Ingo W. K. Kolodziej M.Sc., Norma B. Coe, Courtney H. Van Houtven

Intensive Informal Care and Impairments in Work Productivity and Activity

Informal care reduces work on the intensive and extensive margins; however, we do not know how caregiving affects work productivity. We link two new unique national U.S. data sets to provide the first causal estimates of the effect of providing at least 80 hours of informal care in the past month on work productivity, compared to less intensive caregiving. We control for caregiver selection into work using a Heckman selection model and use instrumental variables to estimate the causal effect of providing at least 80 hours in the past month on work productivity, using the Work Productivity and Activity Impairment (WPAI) instrument, and weekly hours worked. The IV is widowhood status of the care recipient.

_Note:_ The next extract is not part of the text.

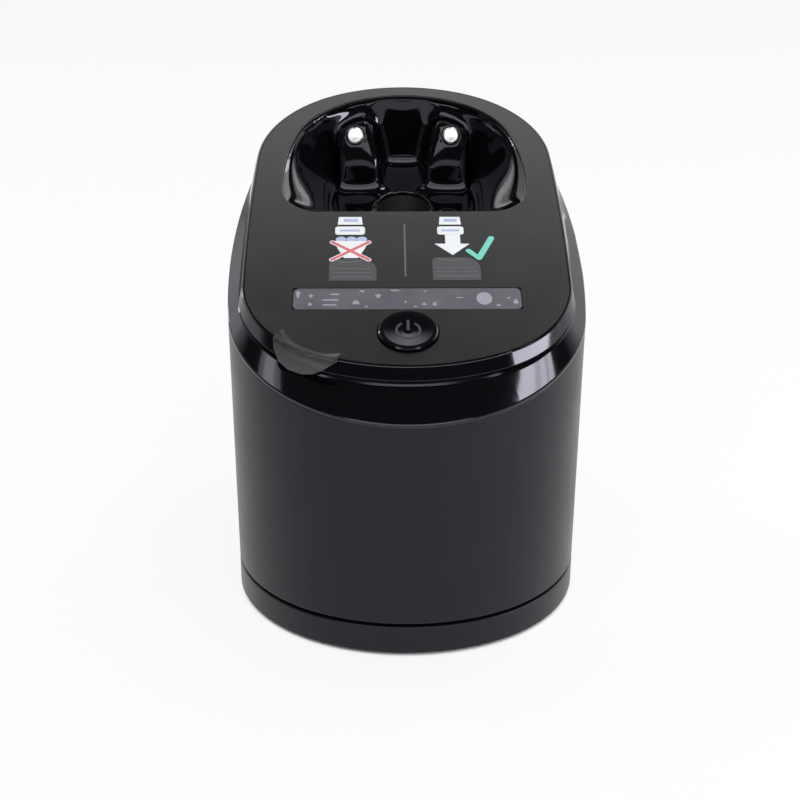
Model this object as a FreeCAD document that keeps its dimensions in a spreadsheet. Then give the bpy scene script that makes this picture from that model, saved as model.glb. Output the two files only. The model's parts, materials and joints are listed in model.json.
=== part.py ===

For both the OLS and IV results, providing at least 80 hours in the past month is associated with a 0.07-0.13 point increase in the WPAI compared to non-intensive caregivers, signifying lower work productivity. This result is mainly driven by presenteeism, or employees being less productive on the job, as opposed to absenteeism, measured by missed days of work. The OLS models are precisely estimated (p <0.001) and IV results are not significantly different from zero at conventional levels. Intensive caregiving is also associated with about 3 fewer hours of weekly work compared to less intensive caregiving in OLS (non-significant with IV) and intensive caregivers are about 7 percentage points less likely to work full-time compared to part-time in OLS (non-significant with IV). Our findings begin to explain mechanisms by which caregivers experience wage penalties. Building data sets with work productivity for caregivers and non-caregivers alike would allow us to estimate the net societal benefits of caregiving and work productivity.